Factor 18 Can make entrepreneurial profit or loss
Contractors should be able to make a profit or a loss. Employees can’t suffer a loss. Five circumstances show that profit or loss is possible:
- If the contractor hires, directs and pays assistants;
- if the contractor has his/her own office, equipment, materials or facilities;
- if the contractor has continuing and reoccurring liabilities;
- if the contractor has agreed to perform specific jobs for prices agreed upon in advance;
- if the contractor’s services affect his/her own business reputation.
Factor 19 Can’t be fired at will
Contractors can’t be fired so long as they produce a result which meets the contract specifications.

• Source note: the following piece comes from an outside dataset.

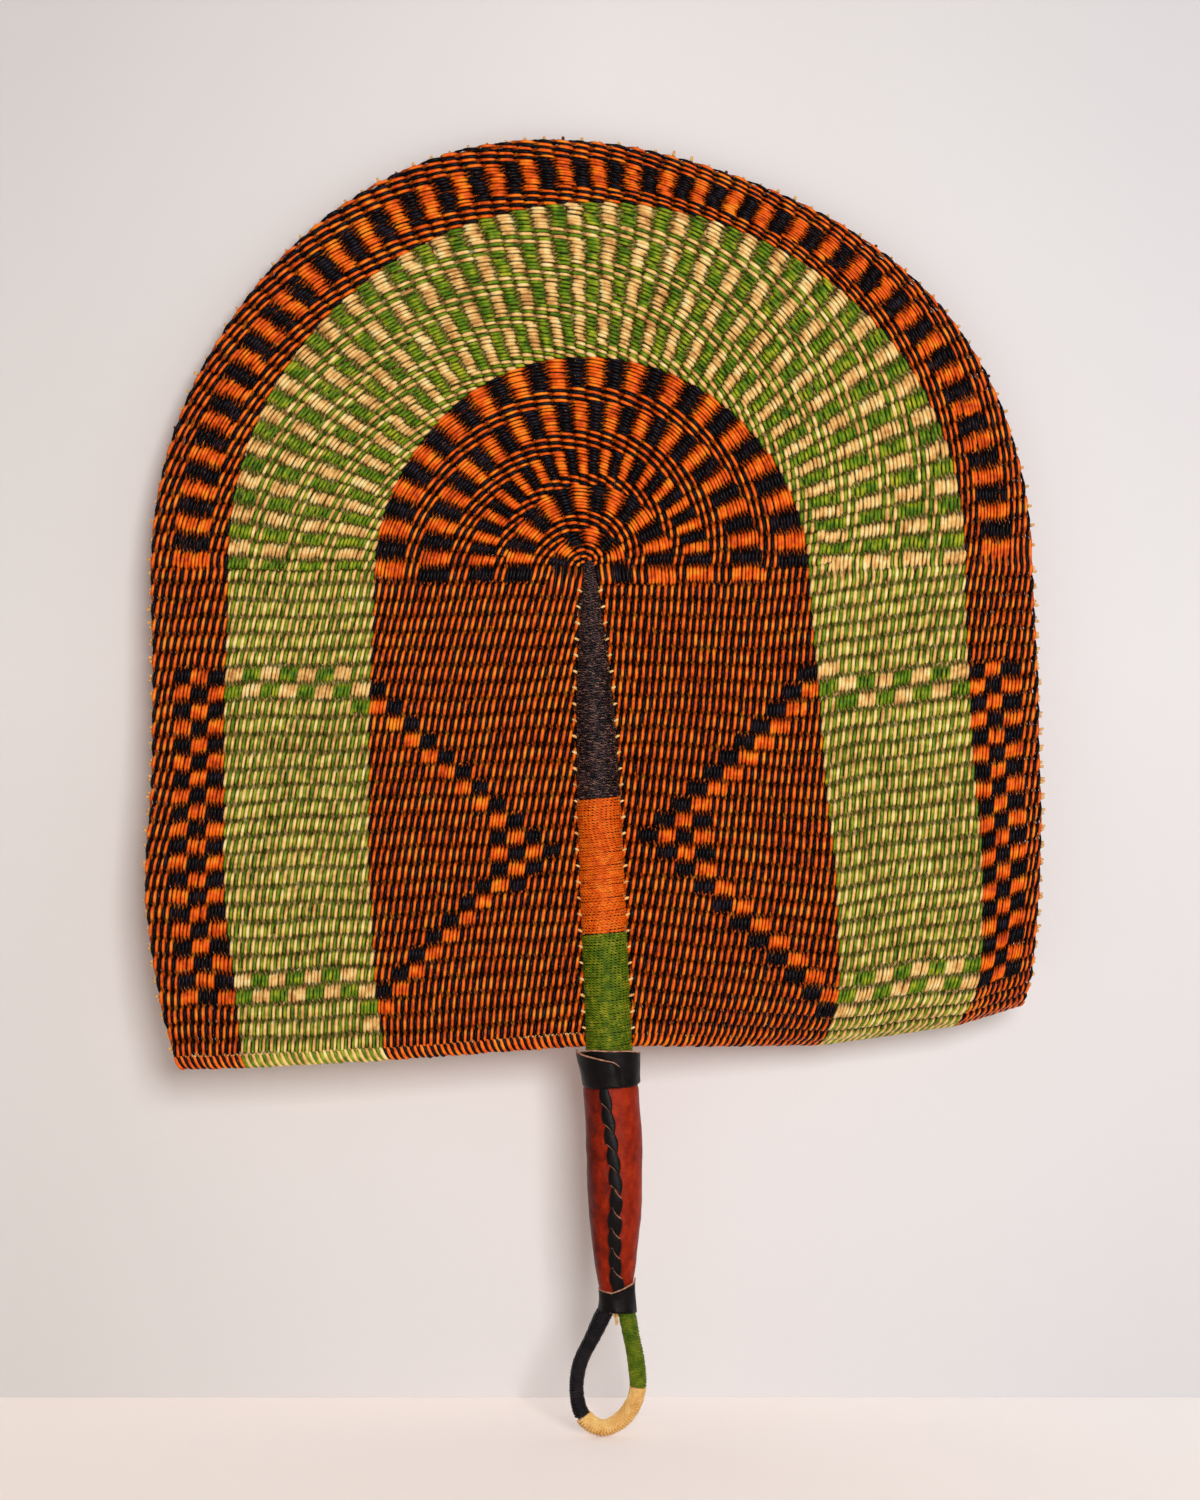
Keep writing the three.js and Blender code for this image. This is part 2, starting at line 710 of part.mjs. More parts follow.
const leatherHalf = (z) => valueAt(leatherHalfWidths, z);
const lacingX = (z) => valueAt(lacingPath, z);
const leather = sleeve({
  heights: leatherHalfWidths.map(([z]) => z),
  outer: leatherHalf,
  wall: leatherThickness,
  seamX: lacingX,
  slit: seamWidth,
});
add(fan, "grip_leather", leather, redLeather);

const upperCollarHeights = [upperCollarTop, leatherTop, upperCollarFoot];
const upperCollarHalf = (z) => {
  const share = THREE.MathUtils.clamp((z - upperCollarFoot) / (upperCollarTop - upperCollarFoot), 0, 1);
  return leatherHalf(leatherTop) + 2 * fitGap + collarThickness + share * upperCollarFlare;
};
const upperCollar = sleeve({ heights: upperCollarHeights, outer: upperCollarHalf, wall: collarThickness });
add(fan, "upper_collar", upperCollar, blackLeather);

const frontDip = (angle) => -collarDip * Math.max(0, -Math.sin(angle)) ** dipSharpness;
const lowerCollar = sleeve({
  heights: [lowerCollarTop, lowerCollarFoot],
  outer: () => leatherHalf(lowerCollarTop) + fitGap + collarThickness,
  wall: collarThickness,
  top: frontDip,
});
add(fan, "lower_collar", lowerCollar, blackLeather);

// Lacing: scalloped edges where each stitch of the thong crosses the seam
function lacing() {
  const rings = [];
  const [top, foot] = [lacingPath[0][0], lacingPath[lacingPath.length - 1][0]];
  const count = 2 * lacingStitches;
  for (let step = 0; step <= count; step++) {
    const z = THREE.MathUtils.lerp(top, foot, step / count);
    const bulge = step % 2 ? lacingScallop : -lacingScallop;
    const [left, right] = [-lacingHalfWidth - bulge, lacingHalfWidth - bulge];
    const surface = -(leatherHalf(z) * depthRatio + fitGap);
    const x = stemX(z) + lacingX(z);
    rings.push(
      [
        [left, 0],
        [right, 0],
        [right * lacingCrown, -lacingThickness],
        [left * lacingCrown, -lacingThickness],
      ].map(([dx, dy]) => new THREE.Vector3(x + dx, surface + dy, z)),
    );
  }
  return loft(rings);
}
add(fan, "grip_lacing", lacing(), blackLeather);

// Frayed straws: a root under the stem's foot and three tapering ends
function frayedStraws() {
  const x = stemX(stemFoot);
  const top = stemFoot - fitGap;
  const box = (cx, half, high, low, lowHalf) =>
    loft(
      [[high, half], [low, lowHalf]].map(([z, h]) =>
        [[-h, -frayHalfWidth], [h, -frayHalfWidth], [h, frayHalfWidth], [-h, frayHalfWidth]].map(
          ([dx, y]) => new THREE.Vector3(cx + dx, y, z),
        ),
      ),
    );
  const half = frayPitch + frayHalfWidth;
  const root = box(x, half, top, top - frayRootHeight, half);
  const ends = frayLengths.map((length, i) => {
    const cx = x + (i - 1) * frayPitch;
    return box(cx, frayHalfWidth, top - frayRootHeight / 2, top - length, frayHalfWidth / 2);
  });
  return joined([root, ...ends]);
}
add(fan, "frayed_straws", frayedStraws(), naturalStraw);

// Hanging loop: a bundle of straw bent round, with a rounded top to each leg
const loop = new THREE.Group();
const loopCurve = new THREE.CatmullRomCurve3(
  loopRoute.map(([x, z]) => new THREE.Vector3(x, 0, z)),
  false,
  "centripetal",
);
loopCurve.arcLengthDivisions = 400;
const loopLength = loopCurve.getLength();
const loopSides = 8;
function loopPoint(distance, step, radius) {
  const u = THREE.MathUtils.clamp(distance / loopLength, 0, 1);
  const [centre, tangent] = [loopCurve.getPointAt(u), loopCurve.getTangentAt(u)];
  centre.addScaledVector(tangent, distance - u * loopLength);
  const across = new THREE.Vector3(-tangent.z, 0, tangent.x);
  const angle = (step / loopSides) * 2 * Math.PI;
  centre.addScaledVector(across, radius * Math.cos(angle));
  centre.y += radius * Math.sin(angle);
  return centre;
}
function loopCore() {
  const spans = 28;
  const domes = [
    [0.95, 0.3],
    [0.7, 0.7],
  ];
  const places = [
    ...domes.map(([back, wide]) => [-back, wide]),
    ...Array.from({ length: spans + 1 }, (_, i) => [((i / spans) * loopLength) / loopCoreRadius, 1]),
    ...[...domes].reverse().map(([back, wide]) => [loopLength / loopCoreRadius + back, wide]),
  ];
  const steps = Array.from({ length: loopSides }, (_, step) => step);
  const ring = ([back, wide]) => {
    return steps.map((step) => loopPoint(back * loopCoreRadius, step, wide * loopCoreRadius));
  };
  return loft(places.map(ring));
}
add(loop, "loop_core", loopCore(), naturalStraw);

// Straw wound on the loop, in three colours one after another
function loopWinding(name, start, length, turns) {
  const rings = [];
  const pitch = length / (turns + 1);
  const half = (pitch - loopWrapGap) / 2;
  const inner = loopCoreRadius + fitGap;
  for (let step = 0; step <= turns * loopSides; step++) {
    const distance = start + pitch / 2 + (step / loopSides) * pitch;
    rings.push([
      loopPoint(distance - half, step, inner),
      loopPoint(distance + half, step, inner),
      loopPoint(distance + strandCrown * half, step, inner + loopWrapThickness),
      loopPoint(distance - strandCrown * half, step, inner + loopWrapThickness),
    ]);
  }
  leastGap(name, rings, loopSides);
  return loft(rings);
}
const naturalStart = loopWrapStart + loopBlackLength;
const greenStart = naturalStart + loopNaturalLength;
const greenLength = loopLength - loopWrapStart - greenStart;
const loopWraps = [
  ["loop_wrap_black", loopWrapStart, loopBlackLength, loopBlackTurns, blackStraw],
  ["loop_wrap_natural", naturalStart, loopNaturalLength, loopNaturalTurns, naturalStraw],
  ["loop_wrap_green", greenStart, greenLength, loopGreenTurns, greenStraw],
];
for (const [name, start, length, turns, material] of loopWraps) {
  add(loop, name, loopWinding(name, start, length, turns), material);
}
fan.add(loop);

export default fan;
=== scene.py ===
# %% [markdown]
# # A hand fan woven from dyed straw
# The real fan is a sheet of twined straw. Thin stakes run across its two legs and radiate in its crown, and
# pairs of coloured strands twine over them from one foot of the arch to the other. Here every strand is a
# real tube, so the pattern and the slant of the stitches come from the geometry. The small shadows between
# them come partly from the geometry and partly from painted shade where strands cross.

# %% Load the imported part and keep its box
import math

import bmesh
import bpy
import numpy as np
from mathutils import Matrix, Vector, noise


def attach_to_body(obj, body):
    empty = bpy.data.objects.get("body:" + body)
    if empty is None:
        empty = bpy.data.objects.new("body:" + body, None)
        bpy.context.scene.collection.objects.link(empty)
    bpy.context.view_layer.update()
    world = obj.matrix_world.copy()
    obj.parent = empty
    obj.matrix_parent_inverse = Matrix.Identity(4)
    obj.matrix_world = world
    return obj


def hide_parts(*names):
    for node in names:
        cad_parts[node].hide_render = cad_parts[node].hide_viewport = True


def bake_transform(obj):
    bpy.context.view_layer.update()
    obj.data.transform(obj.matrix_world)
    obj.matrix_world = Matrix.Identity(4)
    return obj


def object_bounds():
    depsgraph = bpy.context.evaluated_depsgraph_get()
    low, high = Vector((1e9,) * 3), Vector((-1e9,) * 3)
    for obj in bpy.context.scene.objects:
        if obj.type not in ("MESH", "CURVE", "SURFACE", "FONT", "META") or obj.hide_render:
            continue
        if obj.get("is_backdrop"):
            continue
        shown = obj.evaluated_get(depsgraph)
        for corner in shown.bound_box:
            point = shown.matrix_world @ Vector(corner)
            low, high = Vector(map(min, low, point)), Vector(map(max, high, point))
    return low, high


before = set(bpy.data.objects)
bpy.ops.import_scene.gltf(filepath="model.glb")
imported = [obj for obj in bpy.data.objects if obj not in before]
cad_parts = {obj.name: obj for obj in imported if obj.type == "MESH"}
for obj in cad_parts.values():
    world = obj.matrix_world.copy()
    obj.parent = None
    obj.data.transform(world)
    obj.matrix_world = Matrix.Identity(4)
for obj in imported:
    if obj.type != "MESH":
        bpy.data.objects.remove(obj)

CAD_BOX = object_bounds()
MM = 0.001
rng = np.random.default_rng(7)

# %% [markdown]
# ## Camera
# The camera comes first, because everything else is judged through it. It stands a metre in front of the
# fan, level with the middle of the picture. The focal length follows from the height that the picture
# covers at the fan.

# %% Camera
PICTURE_HEIGHT = 574.5 * MM  # at the fan's plane
PICTURE_MIDDLE_X, PICTURE_MIDDLE_Z = -5.6 * MM, 169.3 * MM
CAMERA_DISTANCE = 1.0
SENSOR = 36.0

camera_data = bpy.data.cameras.new("camera")
camera_data.sensor_width = SENSOR
camera_data.lens = SENSOR * CAMERA_DISTANCE / PICTURE_HEIGHT
camera_data.clip_start = 0.01
camera = bpy.data.objects.new("camera", camera_data)
camera.location = (PICTURE_MIDDLE_X, -CAMERA_DISTANCE, PICTURE_MIDDLE_Z)
camera.rotation_euler = (math.radians(90), 0, 0)
bpy.context.scene.collection.objects.link(camera)
bpy.context.scene.camera = camera
print(f"lens {camera_data.lens:.1f} mm")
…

Factor 20 No compensation for non-completion
Contractors are responsible for the satisfactory completion of a job or they may be legally obligated to compensate the hiring firm for failure to complete.
Economic Realities Test
A worker is an employee if he/she is a member of a class of workers intended to be protected by a law designed to protect or benefit employees.
Takes into account totality of circumstances. Designed to foreclose efforts to artificially structure a relationship to circumvent the applicable criteria.
- Watch out for independent contractors who are former employees performing the same job as before.
- Watch out for independent contractors who are doing the same job as employees.
- Don’t rely on industry practice to protect your institution.
- If you think your independent contractor will never claim to be an employee, think again!
- Your PI’s working relationship with an independent contractor should be based on the terms and conditions of their contract. Don’t use the human relations department or the institution’s personnel policies to resolve problems. If you have a problem, modify the contract.
- Don’t invite independent contractors to employee functions.
- Try to minimize independent contractors’ contact with funding agencies, etc.
- Keep independent contractor records in vendor files, not employee files. Require invoices.
- Work with your institution’s legal office to develop policies and procedures.